• Exercise description:
Go through the listing and copy each line with the string "True".

• Data in this exercise:
::::

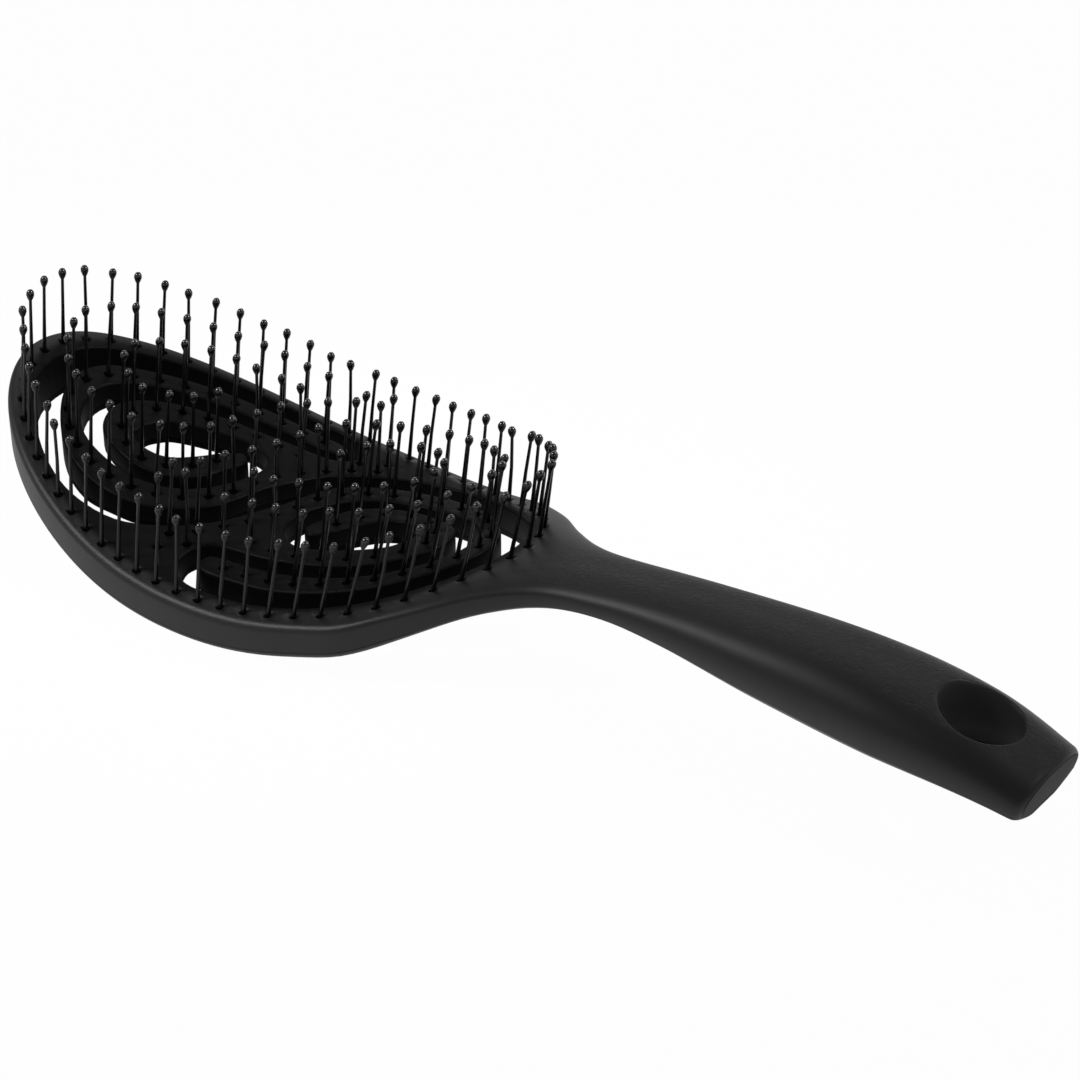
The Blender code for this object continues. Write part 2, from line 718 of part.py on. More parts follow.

::::

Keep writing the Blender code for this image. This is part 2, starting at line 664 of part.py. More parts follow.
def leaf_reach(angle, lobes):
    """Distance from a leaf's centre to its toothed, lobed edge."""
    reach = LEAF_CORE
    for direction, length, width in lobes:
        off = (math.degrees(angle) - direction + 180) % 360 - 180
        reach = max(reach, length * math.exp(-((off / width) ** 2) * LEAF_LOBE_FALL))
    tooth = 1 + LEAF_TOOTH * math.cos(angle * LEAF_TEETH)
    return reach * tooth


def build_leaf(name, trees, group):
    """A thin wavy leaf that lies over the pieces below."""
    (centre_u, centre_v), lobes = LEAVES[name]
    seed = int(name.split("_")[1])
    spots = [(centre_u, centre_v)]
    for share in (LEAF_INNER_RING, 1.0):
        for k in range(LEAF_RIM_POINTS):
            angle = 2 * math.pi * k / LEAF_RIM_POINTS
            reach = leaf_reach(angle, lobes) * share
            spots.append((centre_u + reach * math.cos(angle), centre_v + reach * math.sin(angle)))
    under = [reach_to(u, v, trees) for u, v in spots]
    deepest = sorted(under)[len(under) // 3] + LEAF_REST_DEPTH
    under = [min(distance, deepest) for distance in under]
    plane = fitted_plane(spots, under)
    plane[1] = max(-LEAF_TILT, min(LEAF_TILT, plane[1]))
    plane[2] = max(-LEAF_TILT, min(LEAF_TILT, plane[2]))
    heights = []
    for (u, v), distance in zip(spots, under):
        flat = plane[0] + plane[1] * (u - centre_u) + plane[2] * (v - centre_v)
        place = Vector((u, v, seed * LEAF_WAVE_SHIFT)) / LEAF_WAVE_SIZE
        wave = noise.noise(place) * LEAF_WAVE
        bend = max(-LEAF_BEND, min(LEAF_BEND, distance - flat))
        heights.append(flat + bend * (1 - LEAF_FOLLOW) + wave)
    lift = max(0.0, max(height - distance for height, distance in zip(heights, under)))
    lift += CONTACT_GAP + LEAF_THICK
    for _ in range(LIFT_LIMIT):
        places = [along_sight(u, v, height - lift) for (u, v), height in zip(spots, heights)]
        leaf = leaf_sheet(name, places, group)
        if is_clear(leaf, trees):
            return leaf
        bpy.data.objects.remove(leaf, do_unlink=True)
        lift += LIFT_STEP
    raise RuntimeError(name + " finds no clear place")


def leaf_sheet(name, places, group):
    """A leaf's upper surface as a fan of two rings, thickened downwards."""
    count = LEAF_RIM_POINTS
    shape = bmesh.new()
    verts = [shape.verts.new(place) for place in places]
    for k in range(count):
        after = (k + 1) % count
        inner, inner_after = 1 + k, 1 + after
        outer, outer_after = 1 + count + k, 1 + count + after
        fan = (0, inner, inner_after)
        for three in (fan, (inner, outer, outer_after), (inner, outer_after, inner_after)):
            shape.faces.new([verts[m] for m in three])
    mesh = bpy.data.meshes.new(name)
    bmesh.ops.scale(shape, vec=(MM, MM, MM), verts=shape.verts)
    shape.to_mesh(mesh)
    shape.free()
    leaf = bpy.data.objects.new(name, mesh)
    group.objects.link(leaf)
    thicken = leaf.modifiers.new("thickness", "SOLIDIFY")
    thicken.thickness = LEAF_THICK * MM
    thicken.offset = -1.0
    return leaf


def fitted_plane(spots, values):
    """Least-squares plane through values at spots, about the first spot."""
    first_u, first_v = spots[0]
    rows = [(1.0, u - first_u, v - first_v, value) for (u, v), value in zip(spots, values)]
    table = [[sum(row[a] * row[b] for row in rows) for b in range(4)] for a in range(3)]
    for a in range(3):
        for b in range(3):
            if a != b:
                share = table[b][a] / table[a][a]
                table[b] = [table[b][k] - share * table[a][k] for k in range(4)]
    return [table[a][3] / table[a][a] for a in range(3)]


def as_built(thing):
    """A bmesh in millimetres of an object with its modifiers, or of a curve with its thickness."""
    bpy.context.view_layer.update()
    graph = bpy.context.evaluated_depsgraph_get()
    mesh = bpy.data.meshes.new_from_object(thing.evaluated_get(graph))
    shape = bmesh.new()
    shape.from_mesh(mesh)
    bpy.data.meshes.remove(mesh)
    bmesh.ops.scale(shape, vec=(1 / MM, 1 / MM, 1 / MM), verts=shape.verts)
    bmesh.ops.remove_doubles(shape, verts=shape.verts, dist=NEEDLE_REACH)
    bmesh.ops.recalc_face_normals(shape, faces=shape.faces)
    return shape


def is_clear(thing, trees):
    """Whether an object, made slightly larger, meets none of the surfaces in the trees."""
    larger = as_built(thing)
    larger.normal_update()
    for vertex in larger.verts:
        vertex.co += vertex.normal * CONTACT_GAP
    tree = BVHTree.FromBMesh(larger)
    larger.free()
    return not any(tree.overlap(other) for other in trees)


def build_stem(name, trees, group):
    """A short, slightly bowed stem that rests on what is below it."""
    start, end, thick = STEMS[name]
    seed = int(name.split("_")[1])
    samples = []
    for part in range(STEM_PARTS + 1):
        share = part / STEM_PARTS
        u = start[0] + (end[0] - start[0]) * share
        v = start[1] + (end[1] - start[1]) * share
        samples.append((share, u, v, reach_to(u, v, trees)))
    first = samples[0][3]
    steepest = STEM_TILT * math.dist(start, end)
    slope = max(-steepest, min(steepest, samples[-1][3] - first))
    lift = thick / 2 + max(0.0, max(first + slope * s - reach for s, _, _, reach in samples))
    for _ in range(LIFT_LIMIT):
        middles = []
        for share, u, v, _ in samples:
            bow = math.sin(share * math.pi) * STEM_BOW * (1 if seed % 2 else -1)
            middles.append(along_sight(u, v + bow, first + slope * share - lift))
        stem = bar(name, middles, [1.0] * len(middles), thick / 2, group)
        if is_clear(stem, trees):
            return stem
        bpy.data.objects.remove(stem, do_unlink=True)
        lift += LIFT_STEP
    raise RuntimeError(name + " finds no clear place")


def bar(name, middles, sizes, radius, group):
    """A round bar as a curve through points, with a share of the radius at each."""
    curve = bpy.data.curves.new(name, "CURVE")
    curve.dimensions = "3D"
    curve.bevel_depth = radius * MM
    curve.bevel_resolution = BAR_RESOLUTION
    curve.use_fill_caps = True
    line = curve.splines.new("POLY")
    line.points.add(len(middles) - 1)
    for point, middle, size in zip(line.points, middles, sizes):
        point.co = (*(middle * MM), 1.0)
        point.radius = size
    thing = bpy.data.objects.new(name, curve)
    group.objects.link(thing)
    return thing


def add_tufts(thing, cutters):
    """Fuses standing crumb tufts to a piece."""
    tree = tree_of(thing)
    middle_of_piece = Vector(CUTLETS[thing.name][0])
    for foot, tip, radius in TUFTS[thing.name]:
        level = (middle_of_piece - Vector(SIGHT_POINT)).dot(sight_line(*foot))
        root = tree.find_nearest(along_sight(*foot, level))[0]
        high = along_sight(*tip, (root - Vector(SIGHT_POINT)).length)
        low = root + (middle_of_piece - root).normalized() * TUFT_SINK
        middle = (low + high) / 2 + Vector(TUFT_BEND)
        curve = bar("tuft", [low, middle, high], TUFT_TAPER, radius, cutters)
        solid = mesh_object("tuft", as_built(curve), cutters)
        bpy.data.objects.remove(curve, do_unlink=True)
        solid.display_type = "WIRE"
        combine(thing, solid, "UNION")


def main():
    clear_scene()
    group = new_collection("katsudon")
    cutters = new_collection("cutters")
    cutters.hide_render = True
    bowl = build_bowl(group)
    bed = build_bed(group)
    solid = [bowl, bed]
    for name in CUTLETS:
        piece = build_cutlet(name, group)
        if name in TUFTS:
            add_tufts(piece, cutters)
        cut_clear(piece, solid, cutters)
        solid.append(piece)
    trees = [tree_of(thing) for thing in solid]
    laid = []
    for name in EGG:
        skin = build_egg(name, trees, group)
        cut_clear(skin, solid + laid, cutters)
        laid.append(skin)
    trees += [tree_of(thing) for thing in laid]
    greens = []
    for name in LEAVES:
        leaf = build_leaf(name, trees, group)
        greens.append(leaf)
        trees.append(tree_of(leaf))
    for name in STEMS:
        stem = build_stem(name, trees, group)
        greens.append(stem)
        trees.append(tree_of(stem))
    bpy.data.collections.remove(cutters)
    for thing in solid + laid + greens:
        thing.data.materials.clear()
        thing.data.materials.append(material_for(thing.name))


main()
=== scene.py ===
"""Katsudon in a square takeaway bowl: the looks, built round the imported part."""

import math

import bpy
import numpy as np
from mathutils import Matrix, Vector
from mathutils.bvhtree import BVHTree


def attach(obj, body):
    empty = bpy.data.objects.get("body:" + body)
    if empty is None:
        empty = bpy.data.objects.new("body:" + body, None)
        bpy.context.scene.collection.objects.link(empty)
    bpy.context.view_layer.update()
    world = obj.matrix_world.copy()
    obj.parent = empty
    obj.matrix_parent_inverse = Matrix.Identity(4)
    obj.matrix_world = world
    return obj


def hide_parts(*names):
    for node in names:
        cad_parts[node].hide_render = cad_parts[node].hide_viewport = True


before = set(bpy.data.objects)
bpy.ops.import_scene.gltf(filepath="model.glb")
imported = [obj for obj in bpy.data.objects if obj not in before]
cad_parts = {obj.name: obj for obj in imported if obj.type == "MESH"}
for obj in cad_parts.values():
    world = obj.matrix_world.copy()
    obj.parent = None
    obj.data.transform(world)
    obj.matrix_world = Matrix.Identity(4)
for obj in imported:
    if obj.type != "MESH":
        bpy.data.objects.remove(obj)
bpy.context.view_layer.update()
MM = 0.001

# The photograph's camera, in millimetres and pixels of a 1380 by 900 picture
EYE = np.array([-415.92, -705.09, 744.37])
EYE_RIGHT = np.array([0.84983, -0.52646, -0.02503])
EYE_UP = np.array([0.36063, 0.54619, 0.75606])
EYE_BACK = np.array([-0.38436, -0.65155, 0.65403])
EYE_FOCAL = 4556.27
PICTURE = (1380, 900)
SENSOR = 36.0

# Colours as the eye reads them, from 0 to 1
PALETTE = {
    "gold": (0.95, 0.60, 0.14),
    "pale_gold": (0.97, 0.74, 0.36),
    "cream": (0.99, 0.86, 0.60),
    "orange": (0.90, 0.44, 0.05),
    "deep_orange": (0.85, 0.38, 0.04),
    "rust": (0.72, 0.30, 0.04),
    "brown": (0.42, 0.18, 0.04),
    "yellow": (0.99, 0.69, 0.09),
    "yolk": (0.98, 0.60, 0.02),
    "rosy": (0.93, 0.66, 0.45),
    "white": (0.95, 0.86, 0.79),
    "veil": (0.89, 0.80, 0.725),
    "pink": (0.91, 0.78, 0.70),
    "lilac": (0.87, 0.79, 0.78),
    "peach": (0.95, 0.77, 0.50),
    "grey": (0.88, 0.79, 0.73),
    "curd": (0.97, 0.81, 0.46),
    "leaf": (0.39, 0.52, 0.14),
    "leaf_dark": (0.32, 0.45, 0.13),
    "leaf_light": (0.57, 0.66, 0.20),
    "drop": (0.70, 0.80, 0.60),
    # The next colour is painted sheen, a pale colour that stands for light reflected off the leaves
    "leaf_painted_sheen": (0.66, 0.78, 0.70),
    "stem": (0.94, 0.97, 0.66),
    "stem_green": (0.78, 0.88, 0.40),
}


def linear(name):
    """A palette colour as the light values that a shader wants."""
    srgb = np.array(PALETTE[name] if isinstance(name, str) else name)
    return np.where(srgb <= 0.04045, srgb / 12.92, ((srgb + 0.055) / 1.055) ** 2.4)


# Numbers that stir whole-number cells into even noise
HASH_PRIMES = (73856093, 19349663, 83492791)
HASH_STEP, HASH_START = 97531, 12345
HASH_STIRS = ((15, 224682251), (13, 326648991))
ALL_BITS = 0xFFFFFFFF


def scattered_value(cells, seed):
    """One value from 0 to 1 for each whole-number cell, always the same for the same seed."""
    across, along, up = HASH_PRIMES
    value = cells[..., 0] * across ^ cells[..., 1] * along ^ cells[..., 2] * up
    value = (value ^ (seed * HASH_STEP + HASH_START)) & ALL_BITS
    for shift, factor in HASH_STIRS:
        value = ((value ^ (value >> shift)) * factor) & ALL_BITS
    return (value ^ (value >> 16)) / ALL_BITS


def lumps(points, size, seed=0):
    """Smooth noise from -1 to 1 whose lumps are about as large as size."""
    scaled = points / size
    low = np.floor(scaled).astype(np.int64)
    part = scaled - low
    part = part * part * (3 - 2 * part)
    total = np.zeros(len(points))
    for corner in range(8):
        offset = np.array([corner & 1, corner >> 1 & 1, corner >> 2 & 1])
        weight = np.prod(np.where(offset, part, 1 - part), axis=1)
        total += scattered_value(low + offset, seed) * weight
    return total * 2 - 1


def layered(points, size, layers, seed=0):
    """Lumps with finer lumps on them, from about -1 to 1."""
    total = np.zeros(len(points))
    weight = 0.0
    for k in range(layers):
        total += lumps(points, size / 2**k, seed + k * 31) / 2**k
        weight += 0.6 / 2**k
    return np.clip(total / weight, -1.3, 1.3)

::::

• Output of the task:
        bpy.data.objects.remove(leaf, do_unlink=True)
        bpy.data.objects.remove(stem, do_unlink=True)
    curve.use_fill_caps = True
        bpy.data.objects.remove(curve, do_unlink=True)
    cutters.hide_render = True
        cad_parts[node].hide_render = cad_parts[node].hide_viewport = True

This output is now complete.